I really wonder if in the future we can add a global document stream parser that generates the data required by both functions/objects and thus obsoletes both of these.

DominikDostal commented 3 weeks ago

I already went through all of this with the PDFObject parsing to account for cm commands, so I know how you feel! getDataTm is a completely separate parsing function that also parses the document stream data so my changes didn't touch that bit.

I really wonder if in the future we can add a global document stream parser that generates the data required by both functions/objects and thus obsoletes both of these.

Oh i see. But... isnt it wrong to just overwrite the old concatenating matrix when the cm command comes along? In my code i added them together (or rather multiplied them together) and at least in the test-pdf that is already in the repository it got the correct result. https://github.com/smalot/pdfparser/blob/a3e213d4c656fb837f3ec329f5f0c0ef887d1afc/src/Smalot/PdfParser/PDFObject.php#L769

GreyWyvern commented 3 weeks ago

Oh i see. But... isnt it wrong to just overwrite the old concatenating matrix when the cm command comes along?

You're right, of course, and I should add that. But my end didn't have to worry about also storing the exact positioning matrix along with each bit of text. It only needed to know did it move enough to warrant adding a line-break. :)

k00ni commented 1 week ago

@DominikDostal I am not sure, where we stand here. Please tell me which points are open to discuss and what you need to finalize the PR.

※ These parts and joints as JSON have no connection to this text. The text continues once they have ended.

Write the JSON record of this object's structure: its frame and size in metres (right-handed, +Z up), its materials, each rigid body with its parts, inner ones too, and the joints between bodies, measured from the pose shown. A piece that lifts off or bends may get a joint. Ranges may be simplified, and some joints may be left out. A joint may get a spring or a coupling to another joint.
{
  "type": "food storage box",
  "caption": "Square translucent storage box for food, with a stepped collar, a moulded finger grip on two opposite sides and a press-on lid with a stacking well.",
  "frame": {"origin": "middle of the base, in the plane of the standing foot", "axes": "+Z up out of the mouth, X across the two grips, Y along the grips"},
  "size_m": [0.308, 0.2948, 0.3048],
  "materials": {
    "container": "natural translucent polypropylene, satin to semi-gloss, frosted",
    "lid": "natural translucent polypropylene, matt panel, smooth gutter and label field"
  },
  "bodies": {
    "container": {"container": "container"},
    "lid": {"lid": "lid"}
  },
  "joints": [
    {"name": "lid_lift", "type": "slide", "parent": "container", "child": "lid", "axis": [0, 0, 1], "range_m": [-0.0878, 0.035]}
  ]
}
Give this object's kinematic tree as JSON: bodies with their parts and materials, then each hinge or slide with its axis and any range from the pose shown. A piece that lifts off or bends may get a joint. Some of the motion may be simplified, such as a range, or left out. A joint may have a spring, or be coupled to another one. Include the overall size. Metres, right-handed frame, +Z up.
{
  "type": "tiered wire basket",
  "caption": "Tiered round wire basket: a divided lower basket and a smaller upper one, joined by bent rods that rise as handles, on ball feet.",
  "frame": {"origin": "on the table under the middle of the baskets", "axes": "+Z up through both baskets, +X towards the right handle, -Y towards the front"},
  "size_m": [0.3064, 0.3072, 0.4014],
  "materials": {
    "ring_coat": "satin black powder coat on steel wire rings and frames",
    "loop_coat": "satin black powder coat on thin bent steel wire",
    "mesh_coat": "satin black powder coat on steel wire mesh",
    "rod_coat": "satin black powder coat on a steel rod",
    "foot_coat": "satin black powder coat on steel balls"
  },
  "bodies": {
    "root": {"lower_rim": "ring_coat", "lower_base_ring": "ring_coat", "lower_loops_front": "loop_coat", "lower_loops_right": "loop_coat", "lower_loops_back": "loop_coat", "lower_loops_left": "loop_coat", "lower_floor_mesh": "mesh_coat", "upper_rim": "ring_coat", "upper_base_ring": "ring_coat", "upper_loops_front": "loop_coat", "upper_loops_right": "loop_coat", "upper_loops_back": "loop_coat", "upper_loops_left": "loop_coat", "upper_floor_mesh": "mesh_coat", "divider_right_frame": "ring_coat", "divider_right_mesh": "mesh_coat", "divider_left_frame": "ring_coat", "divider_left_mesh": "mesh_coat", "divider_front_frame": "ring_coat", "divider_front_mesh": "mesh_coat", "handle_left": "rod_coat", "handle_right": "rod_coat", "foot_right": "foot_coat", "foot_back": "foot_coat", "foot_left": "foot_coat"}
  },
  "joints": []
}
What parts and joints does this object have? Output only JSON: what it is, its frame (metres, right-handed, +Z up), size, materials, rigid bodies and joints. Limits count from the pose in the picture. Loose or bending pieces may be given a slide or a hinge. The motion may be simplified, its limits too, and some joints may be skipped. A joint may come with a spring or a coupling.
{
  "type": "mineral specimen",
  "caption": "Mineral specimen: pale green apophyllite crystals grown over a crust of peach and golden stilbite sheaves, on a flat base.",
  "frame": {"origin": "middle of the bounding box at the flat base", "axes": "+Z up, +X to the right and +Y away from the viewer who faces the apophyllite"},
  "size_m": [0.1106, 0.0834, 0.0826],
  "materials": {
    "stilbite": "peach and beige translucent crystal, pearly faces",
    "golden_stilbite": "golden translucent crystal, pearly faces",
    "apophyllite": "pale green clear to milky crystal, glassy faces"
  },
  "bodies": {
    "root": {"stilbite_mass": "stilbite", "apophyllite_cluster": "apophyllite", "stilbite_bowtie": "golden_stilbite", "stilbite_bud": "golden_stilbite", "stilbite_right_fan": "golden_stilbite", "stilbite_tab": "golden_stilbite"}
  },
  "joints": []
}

Thats why im not sure if not rounding is a good approach, because it looks to me like it was supposed to be a periodic number, but was cut short because of rounding.

Well, in general I would keep as much data as provided. Sure in this case, rounding seems obvious but it may have different ramifications in other cases. Therefore my statement about keep raw data. Developers can round the values themselves if they want.

Can you provide a test which fails without your changes?